*WHAT YOU WILL DO:* Within the data that follows, set down exactly the lines from the one containing "const centreDrawer = new THREE.Group();" through the one containing "for node in", both ends included.

*MATERIAL SUPPLIED:*
* * * * * * *
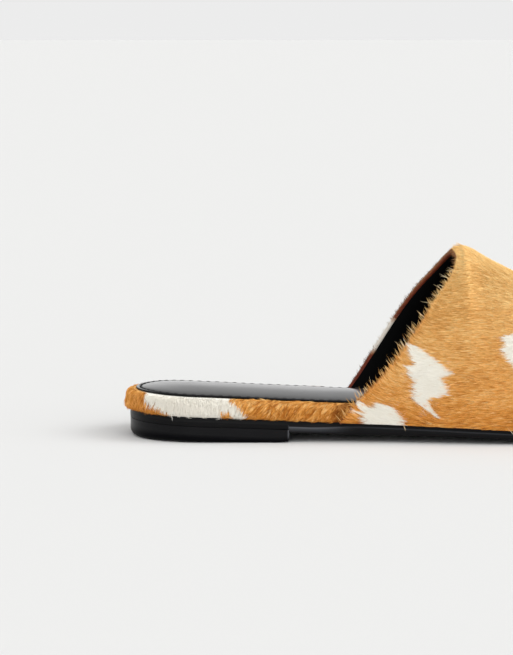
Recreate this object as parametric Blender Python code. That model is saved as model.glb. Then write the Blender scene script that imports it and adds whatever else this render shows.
* * * * * * *
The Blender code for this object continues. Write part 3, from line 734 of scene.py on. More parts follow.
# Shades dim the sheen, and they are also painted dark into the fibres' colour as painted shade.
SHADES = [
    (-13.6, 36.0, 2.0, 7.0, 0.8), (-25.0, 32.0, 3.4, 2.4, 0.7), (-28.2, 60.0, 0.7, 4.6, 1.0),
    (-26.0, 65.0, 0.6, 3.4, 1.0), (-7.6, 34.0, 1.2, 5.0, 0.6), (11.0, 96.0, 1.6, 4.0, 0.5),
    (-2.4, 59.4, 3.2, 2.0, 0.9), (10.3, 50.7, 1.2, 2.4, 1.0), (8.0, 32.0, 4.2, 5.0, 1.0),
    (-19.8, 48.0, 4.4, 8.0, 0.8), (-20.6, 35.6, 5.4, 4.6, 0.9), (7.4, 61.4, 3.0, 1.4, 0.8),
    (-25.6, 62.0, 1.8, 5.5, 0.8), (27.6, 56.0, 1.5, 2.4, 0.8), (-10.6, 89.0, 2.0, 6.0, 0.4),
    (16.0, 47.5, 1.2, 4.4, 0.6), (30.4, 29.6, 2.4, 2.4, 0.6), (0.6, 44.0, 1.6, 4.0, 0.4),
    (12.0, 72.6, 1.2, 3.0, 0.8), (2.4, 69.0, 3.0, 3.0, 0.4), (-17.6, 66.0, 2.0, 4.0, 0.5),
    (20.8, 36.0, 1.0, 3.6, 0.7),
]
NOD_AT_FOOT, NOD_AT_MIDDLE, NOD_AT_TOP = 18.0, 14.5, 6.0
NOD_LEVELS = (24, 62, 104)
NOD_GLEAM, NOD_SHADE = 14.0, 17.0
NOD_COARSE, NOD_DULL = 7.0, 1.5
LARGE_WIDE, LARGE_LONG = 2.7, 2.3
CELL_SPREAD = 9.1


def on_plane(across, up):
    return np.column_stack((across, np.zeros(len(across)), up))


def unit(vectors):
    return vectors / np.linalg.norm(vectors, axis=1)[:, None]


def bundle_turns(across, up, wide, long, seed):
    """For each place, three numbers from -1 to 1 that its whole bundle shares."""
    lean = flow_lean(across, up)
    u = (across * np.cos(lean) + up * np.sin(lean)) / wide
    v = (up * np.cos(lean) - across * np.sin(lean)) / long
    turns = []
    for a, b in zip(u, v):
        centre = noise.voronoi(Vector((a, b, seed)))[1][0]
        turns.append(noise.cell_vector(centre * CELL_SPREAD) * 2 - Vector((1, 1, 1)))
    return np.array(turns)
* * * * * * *
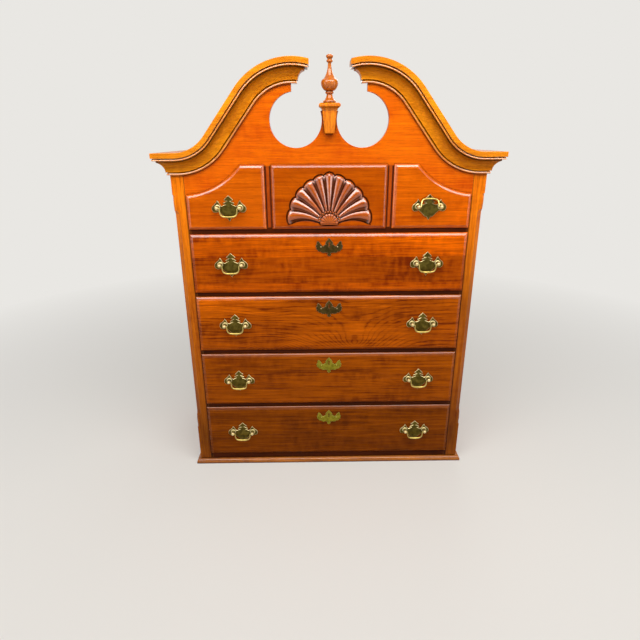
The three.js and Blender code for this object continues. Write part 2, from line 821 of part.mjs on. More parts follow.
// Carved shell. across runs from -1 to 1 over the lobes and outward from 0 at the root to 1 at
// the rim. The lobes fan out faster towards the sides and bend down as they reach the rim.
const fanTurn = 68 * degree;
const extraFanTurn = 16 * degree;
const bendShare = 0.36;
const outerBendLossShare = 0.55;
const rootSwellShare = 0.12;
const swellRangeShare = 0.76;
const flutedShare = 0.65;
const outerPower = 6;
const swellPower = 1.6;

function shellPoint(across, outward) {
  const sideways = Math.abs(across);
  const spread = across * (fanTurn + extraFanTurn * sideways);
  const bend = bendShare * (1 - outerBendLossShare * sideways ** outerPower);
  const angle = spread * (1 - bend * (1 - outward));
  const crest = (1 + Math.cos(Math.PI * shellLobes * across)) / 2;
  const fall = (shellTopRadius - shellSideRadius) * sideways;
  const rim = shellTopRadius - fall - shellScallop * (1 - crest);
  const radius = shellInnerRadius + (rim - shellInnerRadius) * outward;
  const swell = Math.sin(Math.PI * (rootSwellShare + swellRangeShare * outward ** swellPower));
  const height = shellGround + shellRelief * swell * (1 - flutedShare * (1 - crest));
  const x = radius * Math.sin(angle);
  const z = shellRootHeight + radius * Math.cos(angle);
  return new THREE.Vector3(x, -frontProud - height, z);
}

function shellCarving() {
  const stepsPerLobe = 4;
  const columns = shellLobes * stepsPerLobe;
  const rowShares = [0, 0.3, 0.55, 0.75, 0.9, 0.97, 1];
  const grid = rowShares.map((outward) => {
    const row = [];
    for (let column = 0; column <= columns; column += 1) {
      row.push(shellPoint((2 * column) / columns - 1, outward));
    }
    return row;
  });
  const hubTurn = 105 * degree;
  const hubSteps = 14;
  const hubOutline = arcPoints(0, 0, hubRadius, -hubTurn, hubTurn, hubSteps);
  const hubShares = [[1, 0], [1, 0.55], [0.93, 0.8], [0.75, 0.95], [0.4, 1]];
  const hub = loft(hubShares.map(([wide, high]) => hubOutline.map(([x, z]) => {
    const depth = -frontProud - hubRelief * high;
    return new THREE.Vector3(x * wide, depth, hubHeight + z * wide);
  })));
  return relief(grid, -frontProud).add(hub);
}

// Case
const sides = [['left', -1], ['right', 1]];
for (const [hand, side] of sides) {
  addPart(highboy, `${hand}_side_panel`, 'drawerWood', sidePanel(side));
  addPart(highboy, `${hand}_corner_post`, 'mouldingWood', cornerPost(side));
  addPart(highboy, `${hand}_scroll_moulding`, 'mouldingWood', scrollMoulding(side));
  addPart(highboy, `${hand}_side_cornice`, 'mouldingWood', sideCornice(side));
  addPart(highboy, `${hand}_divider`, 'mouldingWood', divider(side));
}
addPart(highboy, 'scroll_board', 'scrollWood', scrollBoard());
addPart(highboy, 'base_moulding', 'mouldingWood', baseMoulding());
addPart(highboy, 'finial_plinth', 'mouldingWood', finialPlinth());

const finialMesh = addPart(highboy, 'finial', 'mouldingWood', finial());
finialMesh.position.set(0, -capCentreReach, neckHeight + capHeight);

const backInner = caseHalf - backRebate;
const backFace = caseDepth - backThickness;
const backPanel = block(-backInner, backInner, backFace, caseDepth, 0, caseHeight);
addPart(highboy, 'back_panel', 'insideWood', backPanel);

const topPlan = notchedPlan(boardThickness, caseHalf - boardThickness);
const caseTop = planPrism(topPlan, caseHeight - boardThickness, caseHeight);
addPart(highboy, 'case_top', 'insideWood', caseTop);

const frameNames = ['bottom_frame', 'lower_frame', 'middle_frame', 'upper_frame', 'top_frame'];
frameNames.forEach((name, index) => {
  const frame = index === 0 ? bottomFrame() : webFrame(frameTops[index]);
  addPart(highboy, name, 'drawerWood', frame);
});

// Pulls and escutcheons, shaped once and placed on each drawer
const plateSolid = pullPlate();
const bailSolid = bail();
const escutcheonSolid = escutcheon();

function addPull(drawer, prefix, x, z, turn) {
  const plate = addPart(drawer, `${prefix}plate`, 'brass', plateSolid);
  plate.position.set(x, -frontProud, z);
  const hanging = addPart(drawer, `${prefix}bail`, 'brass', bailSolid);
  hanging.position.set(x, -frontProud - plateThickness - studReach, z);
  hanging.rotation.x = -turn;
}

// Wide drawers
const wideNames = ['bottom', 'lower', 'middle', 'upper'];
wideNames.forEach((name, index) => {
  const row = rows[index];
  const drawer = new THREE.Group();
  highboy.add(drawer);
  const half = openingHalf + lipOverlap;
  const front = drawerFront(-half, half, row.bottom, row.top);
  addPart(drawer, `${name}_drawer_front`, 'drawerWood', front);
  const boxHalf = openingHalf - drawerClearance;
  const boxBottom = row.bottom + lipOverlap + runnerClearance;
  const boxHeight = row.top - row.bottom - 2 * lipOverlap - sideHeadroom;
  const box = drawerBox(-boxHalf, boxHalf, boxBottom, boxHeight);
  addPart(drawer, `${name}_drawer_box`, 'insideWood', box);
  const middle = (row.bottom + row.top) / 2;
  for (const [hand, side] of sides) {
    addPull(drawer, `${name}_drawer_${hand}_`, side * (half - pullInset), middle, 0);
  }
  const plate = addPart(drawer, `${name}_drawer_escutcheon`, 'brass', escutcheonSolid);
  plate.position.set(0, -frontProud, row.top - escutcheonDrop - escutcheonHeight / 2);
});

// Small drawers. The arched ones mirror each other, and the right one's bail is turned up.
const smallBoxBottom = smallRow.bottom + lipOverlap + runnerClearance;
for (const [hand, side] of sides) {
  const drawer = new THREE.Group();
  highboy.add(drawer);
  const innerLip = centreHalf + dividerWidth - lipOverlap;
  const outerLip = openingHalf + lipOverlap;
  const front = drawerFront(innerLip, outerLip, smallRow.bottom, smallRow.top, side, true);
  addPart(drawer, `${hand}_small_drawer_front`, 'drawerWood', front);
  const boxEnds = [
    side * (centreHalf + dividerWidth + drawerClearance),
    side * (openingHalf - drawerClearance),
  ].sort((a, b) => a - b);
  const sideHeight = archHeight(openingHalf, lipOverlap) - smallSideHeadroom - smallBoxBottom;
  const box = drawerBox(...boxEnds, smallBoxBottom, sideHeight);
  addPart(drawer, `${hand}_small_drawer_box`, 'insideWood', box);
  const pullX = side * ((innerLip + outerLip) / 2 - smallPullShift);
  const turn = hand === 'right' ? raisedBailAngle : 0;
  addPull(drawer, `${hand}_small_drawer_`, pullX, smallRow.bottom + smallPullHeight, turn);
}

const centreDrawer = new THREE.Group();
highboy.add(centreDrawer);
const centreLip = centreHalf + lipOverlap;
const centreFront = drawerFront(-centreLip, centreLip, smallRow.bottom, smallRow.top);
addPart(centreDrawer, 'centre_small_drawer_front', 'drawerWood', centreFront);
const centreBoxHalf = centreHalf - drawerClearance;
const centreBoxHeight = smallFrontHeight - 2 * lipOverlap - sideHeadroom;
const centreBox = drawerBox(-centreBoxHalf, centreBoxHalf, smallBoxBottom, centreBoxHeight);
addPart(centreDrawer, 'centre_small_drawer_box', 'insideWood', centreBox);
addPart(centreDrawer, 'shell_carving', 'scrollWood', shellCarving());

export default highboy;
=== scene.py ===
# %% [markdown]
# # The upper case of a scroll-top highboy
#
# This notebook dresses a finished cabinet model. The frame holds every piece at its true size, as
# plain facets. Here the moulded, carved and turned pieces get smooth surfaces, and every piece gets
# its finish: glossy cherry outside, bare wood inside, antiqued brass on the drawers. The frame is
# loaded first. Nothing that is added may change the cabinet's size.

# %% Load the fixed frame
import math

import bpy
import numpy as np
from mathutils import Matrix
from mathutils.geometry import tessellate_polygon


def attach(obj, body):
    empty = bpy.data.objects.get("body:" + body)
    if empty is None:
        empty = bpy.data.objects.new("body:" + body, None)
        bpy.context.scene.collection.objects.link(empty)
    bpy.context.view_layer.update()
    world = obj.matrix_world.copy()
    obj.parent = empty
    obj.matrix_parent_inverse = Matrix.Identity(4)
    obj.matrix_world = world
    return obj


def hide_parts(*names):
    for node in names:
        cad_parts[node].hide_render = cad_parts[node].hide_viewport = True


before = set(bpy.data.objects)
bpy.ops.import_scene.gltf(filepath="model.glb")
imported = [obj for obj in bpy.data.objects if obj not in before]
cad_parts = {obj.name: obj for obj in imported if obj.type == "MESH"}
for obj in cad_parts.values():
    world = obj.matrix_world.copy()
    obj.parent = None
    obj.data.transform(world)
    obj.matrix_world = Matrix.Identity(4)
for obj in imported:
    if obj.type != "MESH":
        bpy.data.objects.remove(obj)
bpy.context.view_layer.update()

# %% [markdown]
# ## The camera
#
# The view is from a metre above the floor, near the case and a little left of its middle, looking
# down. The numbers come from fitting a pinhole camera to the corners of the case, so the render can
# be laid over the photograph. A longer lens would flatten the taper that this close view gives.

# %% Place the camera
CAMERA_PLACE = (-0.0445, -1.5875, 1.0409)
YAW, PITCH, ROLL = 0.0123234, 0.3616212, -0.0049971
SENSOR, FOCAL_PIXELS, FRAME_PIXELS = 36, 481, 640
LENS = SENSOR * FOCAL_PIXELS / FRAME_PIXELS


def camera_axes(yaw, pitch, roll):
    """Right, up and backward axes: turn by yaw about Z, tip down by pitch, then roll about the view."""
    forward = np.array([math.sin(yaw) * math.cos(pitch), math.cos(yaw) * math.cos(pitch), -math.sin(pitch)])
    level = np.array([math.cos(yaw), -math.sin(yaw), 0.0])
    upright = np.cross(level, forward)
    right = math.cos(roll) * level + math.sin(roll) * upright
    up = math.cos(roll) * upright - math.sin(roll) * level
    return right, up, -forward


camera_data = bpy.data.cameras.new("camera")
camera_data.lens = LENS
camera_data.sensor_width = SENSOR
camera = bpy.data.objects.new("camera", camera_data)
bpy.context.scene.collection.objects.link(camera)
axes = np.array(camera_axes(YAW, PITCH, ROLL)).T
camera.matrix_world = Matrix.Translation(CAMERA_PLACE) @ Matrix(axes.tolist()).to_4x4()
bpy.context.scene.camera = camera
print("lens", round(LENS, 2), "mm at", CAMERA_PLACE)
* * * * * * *
*SOLUTION FOR THIS PROBLEM:*
const centreDrawer = new THREE.Group();
highboy.add(centreDrawer);
const centreLip = centreHalf + lipOverlap;
const centreFront = drawerFront(-centreLip, centreLip, smallRow.bottom, smallRow.top);
addPart(centreDrawer, 'centre_small_drawer_front', 'drawerWood', centreFront);
const centreBoxHalf = centreHalf - drawerClearance;
const centreBoxHeight = smallFrontHeight - 2 * lipOverlap - sideHeadroom;
const centreBox = drawerBox(-centreBoxHalf, centreBoxHalf, smallBoxBottom, centreBoxHeight);
addPart(centreDrawer, 'centre_small_drawer_box', 'insideWood', centreBox);
addPart(centreDrawer, 'shell_carving', 'scrollWood', shellCarving());

export default highboy;
=== scene.py ===
# %% [markdown]
# # The upper case of a scroll-top highboy
#
# This notebook dresses a finished cabinet model. The frame holds every piece at its true size, as
# plain facets. Here the moulded, carved and turned pieces get smooth surfaces, and every piece gets
# its finish: glossy cherry outside, bare wood inside, antiqued brass on the drawers. The frame is
# loaded first. Nothing that is added may change the cabinet's size.

# %% Load the fixed frame
import math

import bpy
import numpy as np
from mathutils import Matrix
from mathutils.geometry import tessellate_polygon


def attach(obj, body):
    empty = bpy.data.objects.get("body:" + body)
    if empty is None:
        empty = bpy.data.objects.new("body:" + body, None)
        bpy.context.scene.collection.objects.link(empty)
    bpy.context.view_layer.update()
    world = obj.matrix_world.copy()
    obj.parent = empty
    obj.matrix_parent_inverse = Matrix.Identity(4)
    obj.matrix_world = world
    return obj


def hide_parts(*names):
    for node in names:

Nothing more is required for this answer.